I don't know, deep down I feel like making them let go of it is the right thing, that's all.
But they feel the same way about you. I assume you're an American. Freedom of religion is one of the Constitutional rights that every American has, no matter how much you don't like it. (And you'd better like it because if it were overturned you know it wouldn't be done in such a way as to benefit atheists!) Yes, I know that only applies to government coercion, but it's a good model for all of us. You don't like being cornered by religious evangelists, so unless you simply look down on religious people, have no respect for them, and think they're just dog turds on your lawn, you should treat them with the same minimal civility that you expect to be treated with: live and let live. That is, after all the basis of civilization!
And I stress once again:
Even if it's the right thing, you will not be able to "make them let go of it." Choose your battles wisely because you only have a finite amount of energy. If you dissipate it on unachievable goals, your tombstone will read, "Here lies Chris. On the cusp of a Paradigm Shift when people around him were changing the world, he tried real hard but he never achieved anything."

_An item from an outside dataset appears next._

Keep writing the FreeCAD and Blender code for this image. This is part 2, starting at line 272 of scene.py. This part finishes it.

I was raised very religious and couldn't tolerate it, it never made sense to me. Even as a 5 year old I remember making excuses and attempting to find logical reasoning to justify my beliefs, at around 15 I just gave up and quit it. Like Lounatic when I first quit being religious I became very agressive with my new beliefs, eventually I just stopped caring.

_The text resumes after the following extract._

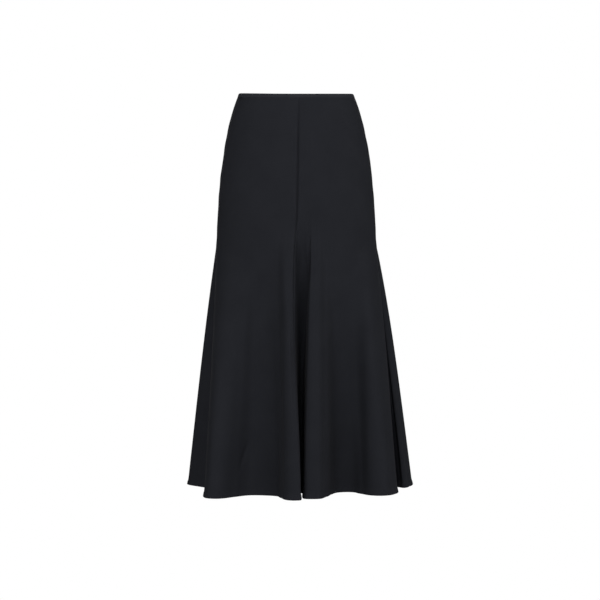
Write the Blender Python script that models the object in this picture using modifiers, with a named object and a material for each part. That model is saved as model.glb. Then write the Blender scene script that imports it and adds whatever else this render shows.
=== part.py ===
"""Fishtail skirt of four gores, fitted to the thigh and fluted below it, with a concealed zip at the back.

Metres, +Z up. The origin is the centre of the waist opening. The front faces -Y, and left and right are the
wearer's, so the left side is at +X.
"""

import math

import bmesh
import bpy
import numpy as np
from mathutils import Matrix, Vector

# ---------------------------------------------------------------- driving sizes

LENGTH = 0.8335           # waist edge to hem at the side seams
FRONT_DIP = 0.0135        # the waist edge is this much lower at the centre front
BACK_DIP = 0.0050         # and at the centre back
LEFT_DIP = 0.0012         # and at the left side
DIP_POWER = 1.25          # how the dip dies away towards the sides
DIP_FADE = 0.150          # depth below the waist at which the cloth's rows are level again

SLOPE_STEP = 0.0002       # over which the cloth's directions are measured
FITTED_ROWS = (0.030, 0.270, 8)    # first and last depth and number of the rows of faces
FLARED_ROWS = (0.300, 0.795, 12)

CLOTH = 0.0015            # thickness of one layer
SEAM_GAP = 0.0003         # between neighbouring gores
PIECE_GAP = 0.0003        # between pieces that lie on each other
SEAM_ROLL = 0.0007        # how far the cloth rolls in at a seam
SEAM_ROLL_WIDTH = 0.0012  # from the seam to where the roll begins

FLARE_SOFTNESS = 0.030    # share of the flare over which it sets in
BOW_PEAK = 0.4            # share of the flare at which a bowed fold is furthest out

EDGING_DEPTH = 0.0090     # height of the rolled edging on the outside
EDGING_WALL = 0.0010      # its own thickness
EDGING_STATION = 0.0035   # least distance between its sections
EDGING_ARC_STEPS = 5      # sides of the rounded top
EDGING_CROWN = 0.75       # height of the rounded top over its half width
SHARP_ANGLE = math.radians(45)    # faces that meet at more than this are shaded with an edge

ZIP_LENGTH = 0.185        # tape length below the edging
TAPE_WIDTH = 0.0100
TAPE_WALL = 0.0010
TAPE_CLEARANCE = 0.0004   # between a tape and the gore it is sewn to
TAPE_GRID = (9, 4)        # rows and columns of points

SLIDER_BELOW = 0.0070     # middle of the slider below the edging
SLIDER_BODY = (0.0070, 0.0026, 0.0095)   # inside, behind the tapes
SLIDER_NECK = (0.0014, 0.0040)           # width and height where it passes through the seam
SLIDER_CROWN = (0.0046, 0.0010, 0.0080)  # outside, on the cloth
SLIDER_BEVEL = 0.0006
CROWN_BEVEL = 0.0003
EAR = (0.0010, 0.0034, 0.0030)
PIN_RADIUS = 0.0006
PULL_LENGTH = 0.0165      # from the pin to the tip
PULL_WALL = 0.0010
PULL_TIP_RADIUS = 0.0031
KNUCKLE_RADIUS = 0.0015
HOLE_RADIUS = 0.0009
PULL_ROOT = 0.5           # share of the knuckle's radius at which the plate begins
WELD_DISTANCE = 0.00001
ROUND_SIDES = 20


def table(columns, *rows):
    """Rows under named columns, as one array for each column."""
    return {name: np.array(values, float) for name, values in zip(columns.split(), zip(*rows))}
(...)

So please bear your own experience in mind. Nobody converted you to atheism. It almost never happens that way; it comes from within. Life is full of hard lessons and this is one of yours.
but sometimes I can't help but feel like those same religious people around me are more rational than me in plenty of other situations, I can't help but not understand why they cannot be rational about religion.
The human brain is an amazing organ, isn't it. People have the ability to be rational in some areas and irrational in others. Surely you've observed this phenomenon in arenas other than religion. Politics, morality, drugs, war, race relations...
It's similar to
cognitive dissonance, the ability to believe two things that are mutually exclusive and be perfectly serene with it.
After all, I got out of it myself just by thinking about it, it took a while but it worked.
As I said, you need to let other people do it that way because it seems to be the only way that works. Be a good citizen and a good friend and share your ideas, but stop short of becoming an evangelist. Nobody listens to a pain in the ass and there's no quicker way to become a pain in the ass than to rag on people about their religion.
Very few of the tens of millions of Americans who got caught up in the Religious Redneck Retard Revival in the late 1970s and early 1980s were converted by evangelists. They had epiphanies just like you did. Their epiphanies just happened to take them in the wrong direction.
The percentage of the American population who identify themselves as atheists is growing slowly but steadily, and it's stronger in Europe. Be patient.
The percentage who are not atheists but do not affiliate themselves with any organized religion is even larger; it's up into the double digits in the USA. This is cause for celebration, since it's the organized, Abrahamic, religions that are responsible for virtually all of the religiously-inspired violence and stupidity on this planet. (The Hindu-Buddhist conflict on Sri Lanka is the only exception that comes to mine and my Indian friends are adamant in the admonition that religion actually plays a very small role in that one, if at all.)
You may object to belief in gods and the supernatural on philosophical grounds, but it's specific belief in the god of Abraham and his various looney prophets that leads people into periodic frenzies of war and genocide. It's monotheism, the pathetic one-dimensional model of the rich human spirit, that suppresses a huge portion of their identity into what Jung calls their Shadow, so it festers and explodes at depressingly regular intervals.